- Data -
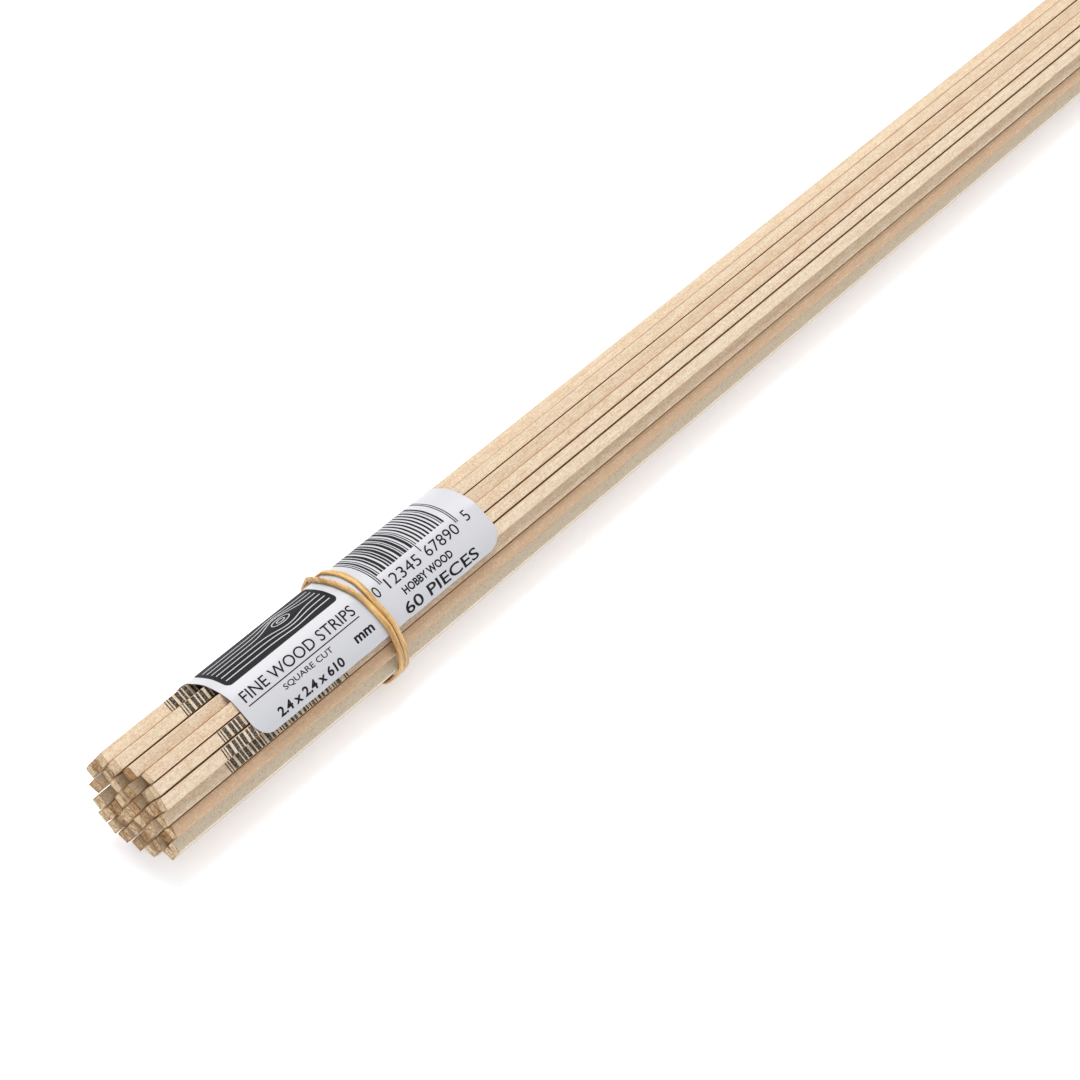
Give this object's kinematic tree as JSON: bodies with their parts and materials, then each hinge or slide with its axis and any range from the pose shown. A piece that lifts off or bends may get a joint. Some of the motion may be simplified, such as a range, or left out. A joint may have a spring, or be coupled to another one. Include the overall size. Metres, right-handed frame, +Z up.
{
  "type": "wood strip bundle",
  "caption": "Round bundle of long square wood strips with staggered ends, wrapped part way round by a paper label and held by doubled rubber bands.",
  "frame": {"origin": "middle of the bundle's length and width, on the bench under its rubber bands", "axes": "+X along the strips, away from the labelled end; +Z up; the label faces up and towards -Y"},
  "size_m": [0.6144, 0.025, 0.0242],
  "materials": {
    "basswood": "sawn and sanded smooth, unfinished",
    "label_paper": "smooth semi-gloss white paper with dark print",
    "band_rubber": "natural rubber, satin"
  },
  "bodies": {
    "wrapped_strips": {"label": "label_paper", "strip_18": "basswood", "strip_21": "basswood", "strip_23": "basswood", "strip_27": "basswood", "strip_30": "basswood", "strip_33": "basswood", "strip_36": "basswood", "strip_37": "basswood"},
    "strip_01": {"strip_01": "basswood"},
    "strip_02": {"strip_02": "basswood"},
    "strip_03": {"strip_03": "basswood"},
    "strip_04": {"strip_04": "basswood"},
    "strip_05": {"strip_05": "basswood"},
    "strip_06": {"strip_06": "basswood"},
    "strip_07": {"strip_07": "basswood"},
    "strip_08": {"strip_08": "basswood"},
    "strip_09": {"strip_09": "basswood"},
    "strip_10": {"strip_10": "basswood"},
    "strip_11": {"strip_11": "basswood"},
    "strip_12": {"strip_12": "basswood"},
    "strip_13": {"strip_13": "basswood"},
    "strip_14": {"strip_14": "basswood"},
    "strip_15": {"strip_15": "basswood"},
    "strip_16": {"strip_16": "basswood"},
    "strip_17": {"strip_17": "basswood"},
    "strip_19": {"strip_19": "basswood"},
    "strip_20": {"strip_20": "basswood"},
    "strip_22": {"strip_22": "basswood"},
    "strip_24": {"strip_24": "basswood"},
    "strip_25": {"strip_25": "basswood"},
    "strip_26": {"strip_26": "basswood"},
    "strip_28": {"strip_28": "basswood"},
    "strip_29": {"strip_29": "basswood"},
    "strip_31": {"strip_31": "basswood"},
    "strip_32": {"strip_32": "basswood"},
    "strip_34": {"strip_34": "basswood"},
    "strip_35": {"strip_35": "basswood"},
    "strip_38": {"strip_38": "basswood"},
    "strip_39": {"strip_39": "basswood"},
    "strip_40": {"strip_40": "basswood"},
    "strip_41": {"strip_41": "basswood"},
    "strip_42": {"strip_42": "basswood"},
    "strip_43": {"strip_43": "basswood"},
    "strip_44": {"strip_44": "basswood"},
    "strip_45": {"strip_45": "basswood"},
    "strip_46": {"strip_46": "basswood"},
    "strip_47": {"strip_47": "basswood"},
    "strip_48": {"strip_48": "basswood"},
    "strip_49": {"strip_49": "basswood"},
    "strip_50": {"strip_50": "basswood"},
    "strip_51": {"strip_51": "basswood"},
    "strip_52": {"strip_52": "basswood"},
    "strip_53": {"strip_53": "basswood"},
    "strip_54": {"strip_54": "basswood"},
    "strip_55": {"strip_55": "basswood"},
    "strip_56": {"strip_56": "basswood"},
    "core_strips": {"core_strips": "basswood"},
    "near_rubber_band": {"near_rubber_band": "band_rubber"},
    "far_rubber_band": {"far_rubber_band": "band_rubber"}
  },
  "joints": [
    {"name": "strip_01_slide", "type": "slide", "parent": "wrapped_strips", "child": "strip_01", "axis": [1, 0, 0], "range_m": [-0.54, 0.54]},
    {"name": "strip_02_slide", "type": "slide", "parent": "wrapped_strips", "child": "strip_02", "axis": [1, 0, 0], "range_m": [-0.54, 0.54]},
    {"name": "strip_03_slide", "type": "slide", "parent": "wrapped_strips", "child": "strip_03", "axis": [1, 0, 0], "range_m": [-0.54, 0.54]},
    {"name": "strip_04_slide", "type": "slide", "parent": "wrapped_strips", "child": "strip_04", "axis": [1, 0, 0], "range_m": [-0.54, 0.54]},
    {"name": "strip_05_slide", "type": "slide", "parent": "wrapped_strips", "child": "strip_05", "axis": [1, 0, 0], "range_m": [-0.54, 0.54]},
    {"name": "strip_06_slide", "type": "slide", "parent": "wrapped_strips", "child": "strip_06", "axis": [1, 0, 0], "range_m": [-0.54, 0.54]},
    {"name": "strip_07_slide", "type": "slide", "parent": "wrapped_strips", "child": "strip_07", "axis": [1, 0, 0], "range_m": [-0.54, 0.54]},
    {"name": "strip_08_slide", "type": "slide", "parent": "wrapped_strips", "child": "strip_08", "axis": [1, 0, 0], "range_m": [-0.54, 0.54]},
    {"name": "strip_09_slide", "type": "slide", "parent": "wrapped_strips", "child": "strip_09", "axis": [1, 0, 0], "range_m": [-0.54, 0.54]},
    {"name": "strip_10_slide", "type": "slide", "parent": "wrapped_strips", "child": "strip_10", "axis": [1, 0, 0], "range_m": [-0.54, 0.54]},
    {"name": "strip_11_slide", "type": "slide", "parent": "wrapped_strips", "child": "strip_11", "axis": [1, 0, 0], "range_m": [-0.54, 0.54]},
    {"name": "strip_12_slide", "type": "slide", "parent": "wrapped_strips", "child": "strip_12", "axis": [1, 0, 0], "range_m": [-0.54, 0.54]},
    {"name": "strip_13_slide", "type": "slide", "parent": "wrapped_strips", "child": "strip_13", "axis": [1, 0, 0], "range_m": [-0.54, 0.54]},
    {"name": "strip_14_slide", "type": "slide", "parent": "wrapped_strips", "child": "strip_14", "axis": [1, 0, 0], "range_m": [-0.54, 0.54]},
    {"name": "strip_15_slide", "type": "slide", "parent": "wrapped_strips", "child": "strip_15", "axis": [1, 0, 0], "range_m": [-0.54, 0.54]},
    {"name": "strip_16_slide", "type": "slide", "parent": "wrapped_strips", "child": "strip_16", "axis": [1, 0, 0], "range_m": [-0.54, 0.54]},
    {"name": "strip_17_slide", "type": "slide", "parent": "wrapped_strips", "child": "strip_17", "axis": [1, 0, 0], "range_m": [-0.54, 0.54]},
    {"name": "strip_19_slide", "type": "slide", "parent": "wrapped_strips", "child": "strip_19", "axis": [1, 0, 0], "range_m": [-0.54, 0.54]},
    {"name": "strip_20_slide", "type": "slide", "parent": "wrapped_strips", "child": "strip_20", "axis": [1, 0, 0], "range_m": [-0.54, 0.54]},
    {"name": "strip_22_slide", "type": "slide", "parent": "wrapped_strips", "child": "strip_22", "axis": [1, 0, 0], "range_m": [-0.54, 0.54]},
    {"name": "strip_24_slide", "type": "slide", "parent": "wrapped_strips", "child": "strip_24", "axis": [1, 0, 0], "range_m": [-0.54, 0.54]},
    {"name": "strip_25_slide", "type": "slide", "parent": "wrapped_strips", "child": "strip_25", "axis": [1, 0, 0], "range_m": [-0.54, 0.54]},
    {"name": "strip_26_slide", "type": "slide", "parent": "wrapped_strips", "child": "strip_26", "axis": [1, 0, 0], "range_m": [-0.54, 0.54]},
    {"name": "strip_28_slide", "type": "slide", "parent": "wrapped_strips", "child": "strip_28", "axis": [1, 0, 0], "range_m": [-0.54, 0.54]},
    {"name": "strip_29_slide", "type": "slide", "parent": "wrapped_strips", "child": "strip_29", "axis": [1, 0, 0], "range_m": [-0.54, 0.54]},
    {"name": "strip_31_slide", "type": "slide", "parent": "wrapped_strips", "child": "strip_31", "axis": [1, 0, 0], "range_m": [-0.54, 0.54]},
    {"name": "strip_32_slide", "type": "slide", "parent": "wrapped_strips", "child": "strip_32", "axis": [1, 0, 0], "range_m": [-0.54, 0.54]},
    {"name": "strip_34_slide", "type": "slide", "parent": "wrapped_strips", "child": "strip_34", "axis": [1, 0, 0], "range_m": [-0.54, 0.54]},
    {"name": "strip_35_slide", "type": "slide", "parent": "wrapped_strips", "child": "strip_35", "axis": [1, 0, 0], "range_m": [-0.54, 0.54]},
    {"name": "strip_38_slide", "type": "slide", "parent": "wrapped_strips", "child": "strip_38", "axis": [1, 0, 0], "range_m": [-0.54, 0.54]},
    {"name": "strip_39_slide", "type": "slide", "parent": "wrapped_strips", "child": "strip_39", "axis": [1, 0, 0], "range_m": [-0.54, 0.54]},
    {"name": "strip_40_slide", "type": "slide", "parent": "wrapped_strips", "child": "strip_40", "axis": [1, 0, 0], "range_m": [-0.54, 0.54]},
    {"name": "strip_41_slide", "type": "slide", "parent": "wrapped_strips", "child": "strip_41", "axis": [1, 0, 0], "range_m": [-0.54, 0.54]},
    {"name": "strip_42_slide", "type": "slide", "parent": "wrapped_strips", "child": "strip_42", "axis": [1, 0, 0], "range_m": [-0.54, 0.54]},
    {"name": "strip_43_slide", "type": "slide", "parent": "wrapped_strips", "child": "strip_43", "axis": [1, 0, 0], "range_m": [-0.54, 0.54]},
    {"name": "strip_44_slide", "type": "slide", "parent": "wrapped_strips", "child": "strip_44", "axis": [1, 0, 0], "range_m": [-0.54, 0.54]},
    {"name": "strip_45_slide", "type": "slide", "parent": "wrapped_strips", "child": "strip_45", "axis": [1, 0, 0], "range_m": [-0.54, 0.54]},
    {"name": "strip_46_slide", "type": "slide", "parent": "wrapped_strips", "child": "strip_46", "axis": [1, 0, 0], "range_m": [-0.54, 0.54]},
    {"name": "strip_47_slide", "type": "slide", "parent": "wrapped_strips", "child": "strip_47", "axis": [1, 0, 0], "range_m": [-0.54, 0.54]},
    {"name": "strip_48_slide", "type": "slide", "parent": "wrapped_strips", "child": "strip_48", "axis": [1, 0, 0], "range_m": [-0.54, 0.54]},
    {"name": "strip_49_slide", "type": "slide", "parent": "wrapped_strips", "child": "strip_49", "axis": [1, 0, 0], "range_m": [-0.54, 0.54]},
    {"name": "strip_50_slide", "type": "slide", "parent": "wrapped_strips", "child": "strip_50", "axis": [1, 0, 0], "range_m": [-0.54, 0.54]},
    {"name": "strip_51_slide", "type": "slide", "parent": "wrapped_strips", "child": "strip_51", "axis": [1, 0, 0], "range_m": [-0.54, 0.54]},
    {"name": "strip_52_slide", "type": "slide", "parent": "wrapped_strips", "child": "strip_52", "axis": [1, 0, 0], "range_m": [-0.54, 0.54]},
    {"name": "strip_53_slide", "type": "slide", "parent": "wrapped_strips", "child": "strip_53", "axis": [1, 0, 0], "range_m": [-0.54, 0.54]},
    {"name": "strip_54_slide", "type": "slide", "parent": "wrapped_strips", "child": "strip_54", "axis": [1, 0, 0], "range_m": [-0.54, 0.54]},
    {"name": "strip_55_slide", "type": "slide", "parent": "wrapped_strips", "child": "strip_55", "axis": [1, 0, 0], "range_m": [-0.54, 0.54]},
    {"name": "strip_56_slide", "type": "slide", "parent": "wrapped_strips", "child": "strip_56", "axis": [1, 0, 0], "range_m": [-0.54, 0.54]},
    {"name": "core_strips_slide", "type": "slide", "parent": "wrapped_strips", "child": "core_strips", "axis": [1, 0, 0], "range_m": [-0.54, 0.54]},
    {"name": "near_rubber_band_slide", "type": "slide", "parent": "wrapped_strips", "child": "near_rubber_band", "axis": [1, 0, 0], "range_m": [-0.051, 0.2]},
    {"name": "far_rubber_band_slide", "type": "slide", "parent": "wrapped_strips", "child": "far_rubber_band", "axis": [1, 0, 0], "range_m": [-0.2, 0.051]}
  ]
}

- Your objective -
Using the listing above, pull out all lines that hold the word "with".

- In response -
Give this object's kinematic tree as JSON: bodies with their parts and materials, then each hinge or slide with its axis and any range from the pose shown. A piece that lifts off or bends may get a joint. Some of the motion may be simplified, such as a range, or left out. A joint may have a spring, or be coupled to another one. Include the overall size. Metres, right-handed frame, +Z up.
  "caption": "Round bundle of long square wood strips with staggered ends, wrapped part way round by a paper label and held by doubled rubber bands.",
    "label_paper": "smooth semi-gloss white paper with dark print",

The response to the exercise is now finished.